Required task:
Please set the lines down again exactly, from the top of the entries through the line that contains "(0.33, 0.40, 0.46))".

◇ ◇ ◇ ◇ ◇ ◇ ◇

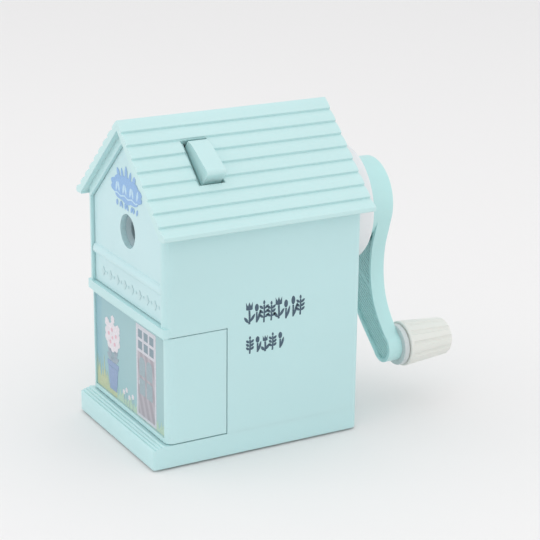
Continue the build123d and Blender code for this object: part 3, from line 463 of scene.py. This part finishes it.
def card_picture():
    grass_green = printing_ink("card_grass_green", (0.46, 0.61, 0.48))
    grass_yellow = printing_ink("card_meadow_yellow", (0.50, 0.56, 0.36))
    frame_white = printing_ink("card_door_frame", (0.62, 0.62, 0.67))
    pane_dark = printing_ink("card_transom_glass", (0.23, 0.31, 0.36))
    glass = printing_ink("card_door_glass", (0.33, 0.42, 0.46))
    boards = planked_ink("card_door_boards", (0.46, 0.43, 0.47), (0.37, 0.34, 0.38))
    blossom = printing_ink("card_blossom_white", (0.74, 0.70, 0.74))
    blush = printing_ink("card_blossom_pink", (0.72, 0.45, 0.52))
    navy = printing_ink("card_pot_blue", (0.27, 0.36, 0.54))
    slate = printing_ink("card_stem_slate", (0.33, 0.40, 0.46))

    def ink(name, outlines, layer, finish):
        printed("card_" + name, CARD, outlines, 0.03 + 0.03 * layer, finish, "drawer")

    low, left, right = CARD_BOTTOM + 0.1, CARD_LEFT + 0.1, CARD_RIGHT - 0.1
    ink("grass", [tufts(left, right, low, 6.2, 44)], 0, grass_green)
    tall_grass = tufts(left, left + 9.0, low, 13.5, 9)
    ink("meadow", [tall_grass, tufts(left + 9.3, left + 17.0, low, 7.5, 9)], 1, grass_yellow)

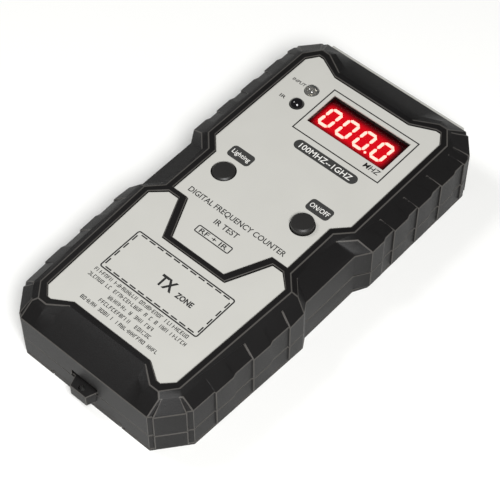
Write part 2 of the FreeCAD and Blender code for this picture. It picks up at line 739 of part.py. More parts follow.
def make_lamps():
    base = "label_top + lamp_proud - lamp_tall"
    for label, (x, y) in zip(("ir_receiver", "input_lamp"), LAMPS):
        make_lamp(label, (x, y, base), f"{base} - board_top")
    for label, (x, z) in zip(("torch_lamp_right", "torch_lamp_left"), TORCHES):
        base = "(lug_end - lamp_tall)"
        body = make_lamp(label, (x, base, z), f"{base} - module_y - module_high/2 - pin_pitch/4")
        body.Placement.Rotation = FreeCAD.Rotation(FreeCAD.Vector(1, 0, 0), -90)


# ---------------------------------------------------------------- circuit board

def make_main_board():
    body = new_part("main_board")
    add(body, [rectangle("-board_half", "-board_near_y", "board_half", "board_far_y")],
        "board_z", "board_top")
    cut(body, discs(BOARD_SCREWS, "board_screw + slide_fit"), "board_z", "board_top")
    cut(body, discs(module_pins(), "pin_radius + slide_fit"), "board_z", "board_top")


def make_chip(label, place, wide, deep, tall, pins):
    """A surface-mount chip: a moulded body on two rows of legs."""
    body = new_part(label, place)
    legs = [
        centred(f"-chip_pitch*{pins - 1}/2", f"{side}({deep} + chip_leg)/2", "chip_pitch/3", "chip_leg")
        for side in ("", "-")
    ]
    row = add(body, legs, "0", f"{tall}/2")
    repeat(body, row, "chip_pitch", pins)
    add(body, [centred("0", "0", wide, deep)], "chip_lift", tall)


def make_crystal():
    body = new_part("crystal", ("crystal_x", "chip_y", "board_top"))
    add(body, [centred("0", "0", "crystal_wide", "crystal_deep")], "0", "crystal_tall")
    round_edges(body, "crystal_deep/2.05", FreeCAD.Vector(0, 0, 1))


def make_resistors():
    body = new_part("resistors", ("-resistor_x", "chip_y", "board_top"))
    first = add(body, [centred("0", "0", "resistor_wide", "resistor_long")], "0", "resistor_tall")
    repeat(body, first, "resistor_pitch", 4)


def make_capacitors():
    body = new_part("capacitors", ("capacitor_x", "chip_y", "board_top"))
    places = [("0", "-capacitor_pitch/2"), ("0", "capacitor_pitch/2")]
    add(body, discs(places, "capacitor_radius"), "0", "capacitor_tall")


def make_regulator():
    body = new_part("regulator", ("-capacitor_x", "prescaler_y", "board_top"))
    add(body, [disc("0", "0", "regulator_radius")], "regulator_lift", "regulator_lift + regulator_tall")
    flat = "-regulator_radius/2"
    cut(body, [rectangle("-regulator_radius", "-regulator_radius", "regulator_radius", flat)],
        "regulator_lift", "regulator_lift + regulator_tall")
    legs = [centred(f"{column}*lead_spread", "0", "lead_wire", "lead_wire") for column in (-1, 0, 1)]
    add(body, legs, "0", "regulator_lift")


def make_pickup():
    """The pickup coil: a ferrite core, its winding and the two clips that hold it on the board."""
    axis = ("-coil_y", "board_top + coil_outer + coil_clear")
    core = new_part("pickup_core")
    add(core, [disc(*axis, "coil_core")], "-core_long/2", "core_long/2", "YZ_Plane")
    winding = new_part("pickup_winding")
    add(winding, [disc(*axis, "coil_outer"), disc(*axis, "coil_core + contact")],
        "-coil_long/2", "coil_long/2", "YZ_Plane")
    for label, side in (("core_clip_right", "coil_long/2 + coil_clear"),
                        ("core_clip_left", "-(coil_long/2 + coil_clear + clip_wide)")):
        clip = new_part(label)
        add(clip, [centred("-coil_y", "(board_top + coil_outer/2)", "2*coil_outer", "coil_outer")],
            side, f"{side} + clip_wide", "YZ_Plane")
        cut(clip, [disc(*axis, "coil_core + contact")], side, f"{side} + clip_wide", "YZ_Plane")


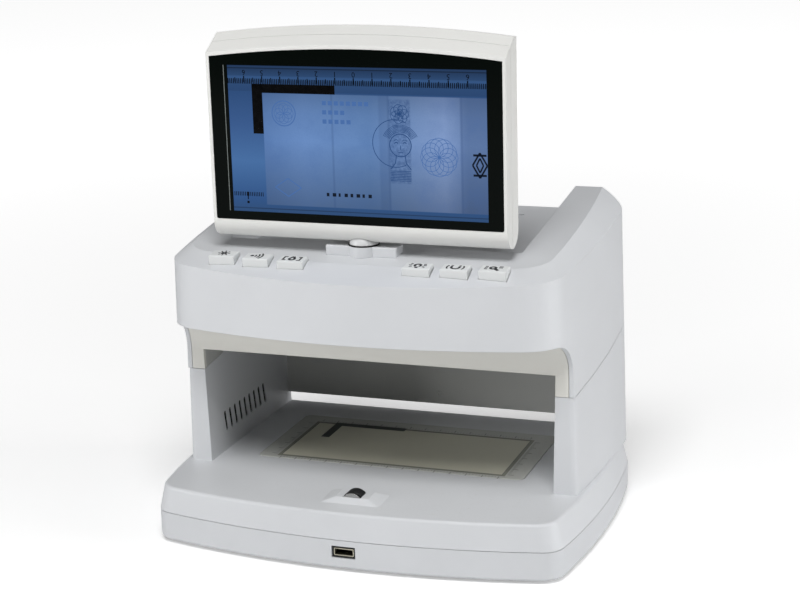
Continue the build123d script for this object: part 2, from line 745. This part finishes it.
def uv_led_bars():
    bars = []
    for y in (lamp_front_y, lamp_rear_y):
        z = ceiling_z + wall + 9.0
        bar = Pos(0, y, z + board_thickness / 2) * Box(2 * lamp_half, 11.0, board_thickness)
        for n in range(9):
            led = Pos(-80.0 + n * 20.0, y, z - 1.0) * Cylinder(2.5, 2.4)
            dome = Pos(-80.0 + n * 20.0, y, z - 2.0) * Sphere(2.5)
            bar = bar + led + dome
        bars.append(bar)
    return bars


def lamp_carriers():
    """Bent brackets that hold each lamp board over its window."""
    carriers = []
    for y in (lamp_front_y, lamp_rear_y):
        low = ceiling_z + wall + 1.2
        top = ceiling_z + wall + 9.0 + board_thickness
        for x in (-lamp_half - 8.0, lamp_half + 8.0):
            side = 1 if x > 0 else -1
            post = Pos(x, y, (low + top) / 2 - 0.6) * Box(4.0, 10.0, top - low + 1.2)
            arm = Pos(x - side * 6.0, y, top + 0.8) * Box(16.0, 10.0, 1.6)
            carriers.append(post + arm)
    return carriers


# ---- camera ---------------------------------------------------------------------------------------------
def camera_body():
    low = ceiling_z + 0.8
    barrel = Pos(0, lens_y, low + 7.0) * Cylinder(8.0, 12.0)
    collar = Pos(0, lens_y, low + 1.1) * Cylinder(11.0, 2.2)
    bore = Pos(0, lens_y, low) * Cylinder(6.0 + 0.05, 18.0)
    return barrel + collar - bore


def camera_lens():
    low = ceiling_z + 1.2
    glass = Pos(0, lens_y, low + 3.0) * Cylinder(6.0, 6.0)
    return fillet(glass.edges().group_by(Axis.Z)[0], 1.6)


def camera_board():
    low = ceiling_z + 0.8 + 13.0
    board = Pos(0, lens_y, low) * rounded_plate(38.0, 30.0, board_thickness, 2.0)
    return board + Pos(0, lens_y, low + board_thickness + 1.0) * Box(12.0, 12.0, 2.0)


def camera_bracket():
    """A folded steel bridge over the ceiling that holds the camera board."""
    low = ceiling_z + wall + 0.05
    top = ceiling_z + 0.8 + 13.0
    bridge = Pos(0, lens_y, top - 0.65) * Box(54.0, 22.0, 1.2)
    bridge = bridge - Pos(0, lens_y, top) * Cylinder(8.4, 10.0)
    for x in (-27.0, 27.0):
        bridge = bridge + Pos(x, lens_y, (low + top) / 2) * Box(1.2, 22.0, top - low - 0.1)
        bridge = bridge + Pos(x * 1.15, lens_y, low + 0.6) * Box(9.0, 22.0, 1.2)
    return bridge


# ---- keys and their switches ---------------------------------------------------------------------------
def key_cap(x):
    """A cap that stands over the roof edge, with a stem and a keeper flange under the panel."""
    outer = Pos(0, 0, (key_proud - key_length) / 2) * Box(key_width, key_depth, key_length + key_proud)
    outer = fillet(outer.edges().group_by(Axis.Z)[-1], key_corner)
    room = Pos(0, 0, -key_length / 2 - key_cap_wall) * Box(
        key_width - 2 * key_cap_wall, key_depth - 2 * key_cap_wall, key_length)
    stem = Pos(0, 0, -key_length / 2) * Box(3.0, 3.0, key_length)
    flange = Pos(0, 0, -key_length + 0.5) * Box(key_width + 2 * key_flange + 1.0, key_depth - 1.0, 1.0)
    flange = flange - Pos(0, 0, -key_length) * Box(
        key_width - 2 * key_cap_wall, key_depth - 2 * key_cap_wall, 6.0)
    return key_frame(x) * (outer - room + stem + flange)


def key_switches():
    switches = []
    for x, n in key_places:
        body = Pos(0, 0, -key_length - 4.4) * Box(6.2, 6.2, 3.6)
        plunger = Pos(0, 0, -key_length - key_travel - 0.9) * Cylinder(1.7, 1.6)
        switches.append(key_frame(x) * (body + plunger))
    return switches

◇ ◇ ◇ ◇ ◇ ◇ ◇

Reply to the exercise:
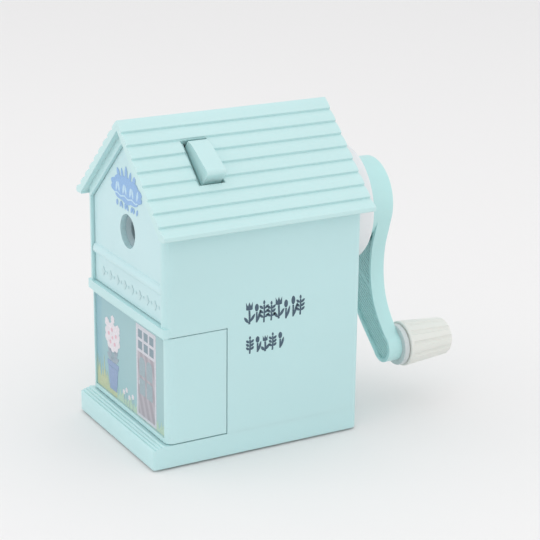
Continue the build123d and Blender code for this object: part 3, from line 463 of scene.py. This part finishes it.
def card_picture():
    grass_green = printing_ink("card_grass_green", (0.46, 0.61, 0.48))
    grass_yellow = printing_ink("card_meadow_yellow", (0.50, 0.56, 0.36))
    frame_white = printing_ink("card_door_frame", (0.62, 0.62, 0.67))
    pane_dark = printing_ink("card_transom_glass", (0.23, 0.31, 0.36))
    glass = printing_ink("card_door_glass", (0.33, 0.42, 0.46))
    boards = planked_ink("card_door_boards", (0.46, 0.43, 0.47), (0.37, 0.34, 0.38))
    blossom = printing_ink("card_blossom_white", (0.74, 0.70, 0.74))
    blush = printing_ink("card_blossom_pink", (0.72, 0.45, 0.52))
    navy = printing_ink("card_pot_blue", (0.27, 0.36, 0.54))
    slate = printing_ink("card_stem_slate", (0.33, 0.40, 0.46))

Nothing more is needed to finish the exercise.